10. Squirrels and alligators are terrible pets. Girls with cats are good in bed but crazier that a shithouse rat. If you own a poisonous snake, it will escape.
11. Never send any food back to a restaurant kitchen for any reason ever. Working in a restaurant kitchen is almost as bad as being an agricultural laborer in a prison camp.
12. Never fall in love with a car.
13. High School principals have seen it a million times, mister.
14. Horseplay around a swimming pool is a great time regardless of what some may tell you. It really doesn’t get any better, honest. Hell, throw the grill in. You won’t regret it. Sometimes it’s best to be “that guy” so everyone can cherish the day forever.
15. Always be nice to cops so you can get bailed out quicker.
16. Don’t bet on Russian boxers. They’re always on the take.
17. Cocaine is less expensive than a DUI and will get you home cheaper than a cab.
18. Topless women add the best production value to any film.
19. Always use disconnected phone numbers for references when filling out a job application but no fake social security numbers.
20. DJ stands for douche jockey and they like it when you throw beer cans at them.
21. A waiter will always bring your food when you light a cigarette. It’s a law or something.
23. It ain’t you, it wasn’t the last guy and it ain’t the next guy. Some women will never be happy.
24. Distribution labels, Producer’s Reps and Sales Agents do not understand horror or exploitation films.
25. If you have good Atlanta Braves tickets, they skip your favorite in the pitching rotation and loose 7-0.
26. There are more rednecks in West Virginia than the entire Southeastern United States.
27. Bigfoot stories still scare the shit out of annoying 6 year olds.
28. Flossing is easier and cheaper than root canals.
29. If something is described with the words alternative, punk, unique, postmodern, folk, dissident, X-treme, hip, quirky, edgy, fresh or eclectic, these words can be replaced with the word suck.
30. An art degree has no value in the workplace. It’s like having a degree in keg stands, finger banging’ or baseball card collecting. It was fun and a waste of money. Plus you had to spend double the hours per class time, sucker. Now you have to work hard to get laid.
31. If you keep tipping a stripper and only look deep into her eyes you will either be thrown out or have a new psychotic girlfriend.
32. Dollar sushi has worse odds than dollar slots, but country fried Steak and gravy is a safe bet in a dive with a poor health code rating. Always tip your bartender big unless their name is Adrian.
33. People who say, “Think outside the box” are stuck in a bigger box within the box they speak of, but you’re likely to bang that box with a few cocktails.
34. A woman who doesn’t complain is more valuable than Apple or Microsoft stock. A woman who can drink beer, watch porn, play pinball and shoot pool deserves a ring.
35. A lot of homeless people need change for the bus.
36. Be a fan not a fanatic. All bands end up sucking so like your current lover don’t get them tattooed on you. They will find Jesus, get sober, change lead singers or something else equally stupid.

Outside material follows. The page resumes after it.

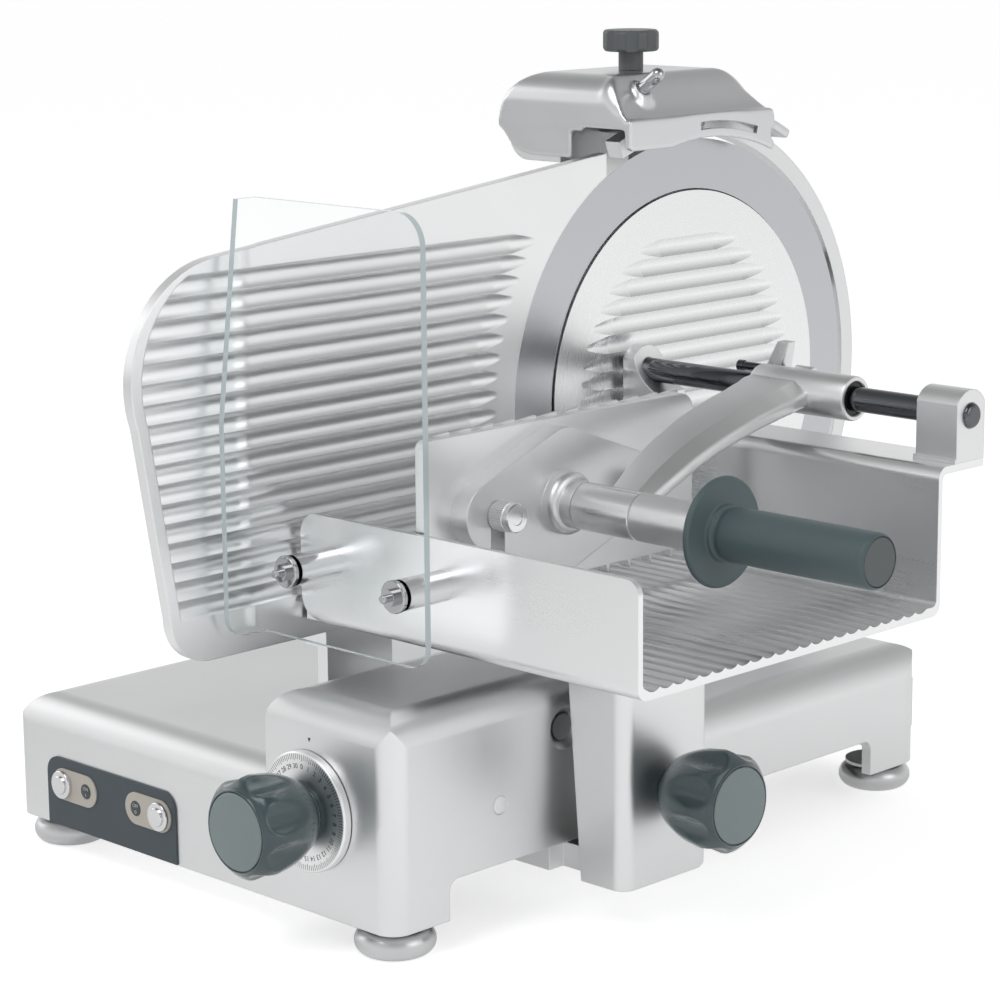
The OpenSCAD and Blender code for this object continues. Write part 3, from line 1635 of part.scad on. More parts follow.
module arm_side() {
  c = arc_c(arm_q, arm_p, arm_sag);
  r = arc_r(arm_q, arm_p, arm_sag);
  intersection() {
    difference() {
      translate(c) circle(r);
      translate(c) circle(r - arm_thick);
    }
    polygon([arm_p + [sleeve_r / 2, sleeve_r], arm_q + [-sleeve_r / 2, sleeve_r],
             arm_q + [-sleeve_r / 2, -sleeve_r], arm_p + [sleeve_r / 2, -2 * sleeve_r]]);
  }
}

// Arm seen from above, drifting to the right: shares of the way across the sleeve and of the reach
arm_shares = [
  [0.02, -0.03], [0.13, 0.1], [0.21, 0.2], [0.3, 0.43], [0.4, 0.66], [0.48, 0.8], [0.59, 0.95],
  [0.59, 1.015], [0.995, 1.015], [0.96, 0.81], [0.93, 0.68], [0.91, 0.49], [0.86, 0.3],
  [0.79, 0.09], [0.71, -0.03]
];
arm_plan = [
  for (p = arm_shares)
    [sleeve_x0 + p[0] * (tube_x1 - sleeve_x0), -arm_y0 - p[1] * (handle_y - arm_y0)]
];

module press_arm() {
  color([0.78, 0.79, 0.80]) place() difference() {
    union() {
      turned_x(sleeve_x0, -rod_y0, rod_z) round4(0, sleeve_r, 0, sleeve_x1 - sleeve_x0, 0, edge_r,
          edge_r, 0);
      intersection() {
        along_x(sleeve_x0, sleeve_x1) arm_side();
        along_z(handle_z - sleeve_r, rod_z + sleeve_r) polygon(arm_plan);
      }
      rod_x(tube_x0, tube_x1, -handle_y, handle_z, tube_r);
      rod_x(latch_boss_x0, latch_boss_x1, -latch_y, latch_z, latch_boss_r);
    }
    rod_x(sleeve_x0 - over, sleeve_x1 + over, -rod_y0, rod_z, rod_r + press_bush_t + run_gap);
    rod_x(sleeve_x0 - over, sleeve_x1, -latch_y, latch_z, latch_r + run_gap);
    rod_x(tube_x0 - over, tube_x1 + over, -handle_y, handle_z, handle_bolt_r + run_gap);
  }
}

module latch_pin() {
  color([0.74, 0.75, 0.76]) place() {
    rod_x(latch_x0, latch_x1, -latch_y, latch_z, latch_r);
    rod_x(latch_x0, latch_x0 + latch_head_t, -latch_y, latch_z, latch_head_r);
    intersection() {
      along_y(-tab_y0, -tab_y1) polygon([
        [tab_x0, tab_z0], [tab_x0 + tab_w, tab_z0], [tab_x0 + tab_lean + tab_top_w, tab_z],
        [tab_x0 + tab_lean, tab_z]
      ]);
      along_x(tab_x0, tab_x0 + 2 * tab_w)
        polygon([[-tab_y0, tab_z0], [-tab_y1, tab_z0], [-tab_top_y1, tab_z], [-tab_y0, tab_z]]);
    }
  }
}

plate_y0 = 366;
plate_z1 = 316;
plate_x1 = bracket_x0;
press_t = 8;
plate_corner = 6;
plate_corner_front = 40;
tooth_l = 3.5;
tooth_r = 3.2;
tooth_nx = 12;
tooth_nz = 4;
// Distance of the outer teeth from the plate's rim, as shares of their pitch
tooth_in_x = 0.7;
tooth_in_z = 0.62;
fang = 5;
fang_w = 4;
fang_n = 9;
// Saw-toothed strip along the plate's top edge
saw_t = 1.5;
saw_h = 1.8;
saw_in = 8;
saw_n = 12;
lobe_share = 0.272;
lobe_far = press_w * lobe_share;
lobe_side_r = 21;
lobe_up = 24.5;
lobe_up_r = 22;
plate_knob_r = 9.5;
plate_knob_l = 17;
plate_knob_far = lobe_far - 6;
plate_slot = 6;
knob_shank_r = 5.4;

module press_outline() {
  z0 = plate_z1 - press_h;
  round4(-plate_y0, -plate_y0 + press_w, z0, plate_z1, plate_corner_front, plate_corner,
      plate_corner * 2, plate_corner);
  for (i = [1 : fang_n]) {
    y = -plate_y0 + plate_corner_front + (press_w - plate_corner_front) * i / (fang_n + 1);
    polygon([[y - fang_w / 2, z0 + over], [y + fang_w / 2, z0 + over], [y, z0 - fang]]);
  }
}

// Middle of the diamond bracket, along the machine and up
diamond_back = 2;
diamond_up = 1;
diamond = [-handle_y + diamond_back, handle_z + diamond_up];

module press_plate() {
  z0 = plate_z1 - press_h;
  face = plate_x1 - press_t;
  color([0.80, 0.81, 0.82]) place() difference() {
    union() {
      along_x(face, plate_x1) press_outline();
      along_x(face - saw_t, face + over) for (i = [0 : saw_n - 1]) {
        pitch = (press_w - 2 * saw_in) / saw_n;
        y = -plate_y0 + saw_in + i * pitch;
        polygon([[y, plate_z1 - saw_in], [y + pitch + saw_t / 2, plate_z1 - saw_in],
                 [y + pitch + saw_t / 2, plate_z1], [y + pitch, plate_z1 + saw_h], [y, plate_z1]]);
      }
      for (i = [0 : tooth_nx - 1])
        for (j = [0 : tooth_nz - 1])
          translate([
            face + over / 4,
            -plate_y0 + press_w * (i + tooth_in_x) / (tooth_nx - 1 + 2 * tooth_in_x),
            z0 + press_h * (j + tooth_in_z) / (tooth_nz - 1 + 2 * tooth_in_z)
          ])
            rotate([0, -90, 0]) cylinder(h = tooth_l + over / 4, r1 = tooth_r, r2 = 0);
    }
    for (s = [-1, 1])
      rod_x(face - tooth_l - over, plate_x1 + over, diamond[0] + s * plate_knob_far, diamond[1],
          knob_shank_r + run_gap);
  }
}

module press_bracket() {
  color([0.66, 0.67, 0.69]) place() {
    along_x(bracket_x0, bracket_x0 + bracket_pt) translate(diamond) difference() {
      union() {
        for (s = [-1, 1]) for (t = [-1, 1])
          strap2([0, t * lobe_up], [s * lobe_far, 0], lobe_up_r, lobe_side_r);
        polygon([[0, lobe_up], [lobe_far, 0], [0, -lobe_up], [-lobe_far, 0]]);
      }
      for (s = [-1, 1]) {
        rect2(s * plate_knob_far - plate_slot, s * plate_knob_far + plate_slot, -lobe_far, 0);
        translate([s * plate_knob_far, 0]) circle(plate_slot);
      }
    }
    turned_x(bracket_x0 + bracket_pt, -handle_y, handle_z) difference() {
      union() {
        rect2(0, tube_r, 0, tube_x0 - bracket_x0 - bracket_pt);
        rect2(0, tube_r + tube_flare, 0, tube_flare);
        translate([tube_r, tube_flare]) circle(tube_flare);
      }
      rect2(-tube_r, 0, -over, tube_x1);
      rect2(0, 2 * tube_r, -tube_flare, 0);
    }
    rod_x(bracket_x0 + bracket_pt - over, grip_end - 2 * grip_root - over, -handle_y, handle_z,
        handle_bolt_r);
  }
}

module plate_knobs() {
  color([0.78, 0.78, 0.80]) place() for (s = [-1, 1]) {
    rod_x(plate_x1 - press_t, bracket_x0 + bracket_pt + over, diamond[0] + s * plate_knob_far,
        diamond[1], knob_shank_r);
    turned_x(bracket_x0 + bracket_pt, diamond[0] + s * plate_knob_far, diamond[1])
      round4(0, plate_knob_r, 0, plate_knob_l, 0, edge_r, edge_r, 0);
  }
}

disc_t = 4.5;
grip_root_r = 18;
grip_root = 6;
grip_round = 2;

module press_grip() {
  color([0.28, 0.36, 0.37]) place() {
    difference() {
      turned_x(tube_x2, -handle_y, handle_z) {
        round4(0, disc_d / 2, 0, disc_t, 0, grip_round, grip_round, 0);
        round4(0, grip_root_r, disc_t - over, disc_t + grip_root, 0, 0, grip_round, 0);
        round4(0, grip_d / 2, disc_t, grip_end - tube_x2, 0, 0, grip_round, 0);
      }
      rod_x(tube_x1, grip_end - 2 * grip_root, -handle_y, handle_z, handle_bolt_r + run_gap);
    }
    difference() {
      rod_x(tube_x1 + free_gap, tube_x2 + over, -handle_y, handle_z, tube_r);
      rod_x(tube_x1, tube_x2 + 2 * over, -handle_y, handle_z, handle_bolt_r + run_gap);
    }
  }
}

base_casting();
bottom_plate();
feet();
foot_studs();
plate_screws();
control_panel();
pill_surrounds();
switch_bodies();
on_button();
off_button();
cord_gland();
side_screws();
gauge_rods();
guide_rods();
blade_support();
blade_bearings();
drive_cover();
motor_cover();
motor();
drive_belt();
motor_pulley();
blade_shaft();
blade();
blade_screws();
blade_pulley();
blade_cover();
cover_knob();
guard_ring();
slice_deflector();
sharpener_base();
sharpener_hood();
sharpener_knob();
sharpener_pin();
stone_carrier();
grinding_wheel();
honing_wheel();
gauge_plate();
gauge_slide();
gauge_screws();
dial_bush();
dial_disc();
dial_knob();
dial_cam();
carriage_foot();
foot_bushes();
carriage_column();
lock_knob();
carriage_tray();
rod_pillars();
press_rod();
guard_pegs();
blade_guard();
guard_nuts();
press_bushes();
press_arm();
latch_pin();
press_plate();
press_bracket();
plate_knobs();
press_grip();
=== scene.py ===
"""Looks of an electric vertical meat slicer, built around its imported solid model.

Lengths in the classes are millimetres, measured as the solids are: x across from the blade's
cutting plane, y back from the blade's axis and z up from the table. spot() turns them into the
row frame's metres.
"""

from __future__ import annotations

import logging
import math
from collections.abc import Callable, Iterable, Sequence
from dataclasses import dataclass, field
from enum import Enum

import bmesh
import bpy
from mathutils import Matrix, Vector

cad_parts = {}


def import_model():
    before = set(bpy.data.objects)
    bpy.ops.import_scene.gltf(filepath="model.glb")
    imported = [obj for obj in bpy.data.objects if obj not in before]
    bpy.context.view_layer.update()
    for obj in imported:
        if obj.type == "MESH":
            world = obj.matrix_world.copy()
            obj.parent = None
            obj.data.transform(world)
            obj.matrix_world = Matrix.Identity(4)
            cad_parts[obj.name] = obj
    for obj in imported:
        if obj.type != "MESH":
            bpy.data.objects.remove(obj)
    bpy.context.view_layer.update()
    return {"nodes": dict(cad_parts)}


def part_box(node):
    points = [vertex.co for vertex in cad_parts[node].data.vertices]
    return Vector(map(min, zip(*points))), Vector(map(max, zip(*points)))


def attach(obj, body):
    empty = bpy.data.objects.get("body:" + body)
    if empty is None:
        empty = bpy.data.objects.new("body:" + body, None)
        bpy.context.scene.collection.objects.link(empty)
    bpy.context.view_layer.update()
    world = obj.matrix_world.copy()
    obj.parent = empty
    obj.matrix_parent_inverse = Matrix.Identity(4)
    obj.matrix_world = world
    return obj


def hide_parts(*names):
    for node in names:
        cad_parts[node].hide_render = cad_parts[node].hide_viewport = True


LOG = logging.getLogger("slicer")
MM = 0.001
WELD = 0.00001
CLOUD_EDGES = (0.3, 0.7)
MIX_INPUTS = (0, 6, 7)
MIX_RESULT = 2
ORIGIN = Vector((-66.0, 155.75, 0.0))
BLADE_HEIGHT = 294.0
Point = tuple[float, float]
Colour = tuple[float, float, float]


def spot(x: float, y: float, z: float) -> Vector:
    """A place in the row frame.

    Args:
        x: Millimetres right of the cutting plane.
        y: Millimetres behind the blade's axis.
        z: Millimetres above the table.

    Returns:
        The same place in metres, in the row frame.
    """
    return (Vector((x, y, z)) + ORIGIN) * MM


def linked(name: str, data: bpy.types.ID) -> bpy.types.Object:
    """A new object in the scene.

    Args:
        name: The object's name.
        data: Its mesh, text, light or camera.

    Returns:
        The object.
    """
    thing = bpy.data.objects.new(name, data)
    bpy.context.scene.collection.objects.link(thing)
    return thing


def evaluated(thing: bpy.types.Object) -> bpy.types.Mesh:
    """The mesh that an object's text or modifiers make.

    Args:
        thing: The object.

    Returns:
        A new mesh.
    """
    bpy.context.view_layer.update()
    return bpy.data.meshes.new_from_object(thing.evaluated_get(bpy.context.evaluated_depsgraph_get()))


class Axis(Enum):
    """The way a turned piece's profile grows, as (growth, first radial, second radial)."""

    RIGHT = ((1, 0, 0), (0, 1, 0), (0, 0, 1))
    FRONT = ((0, -1, 0), (1, 0, 0), (0, 0, 1))

    def vectors(self) -> tuple[Vector, Vector, Vector]:
        """The three directions as vectors.

        Returns:
            The growth and both radial ways.
        """
        return tuple(Vector(way) for way in self.value)


# Shader node groups, shared by the finishes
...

37. If someone starts talking about religion, cut all ties and hide your wallet.
38. The very best in music, film and art you haven’t found yet.
39. Nothing good happens after 2 am unless it involves sex.
40. There are 165 12oz beers in a keg.
41. If you’re vocal about your political party, you won’t be invited to the good parties.
42. Hollywood makes shitty movies. Get over it.
43. Never sign a distribution deal with TROMA.
44. Working with your friends is much better than working for some asshole but at times you have to be an asshole because they are your friends.
45. Everything is funnier with beer. At around 1am lousy jokes are pronounced brilliant and laughter really is the answer to 99.9% of everything.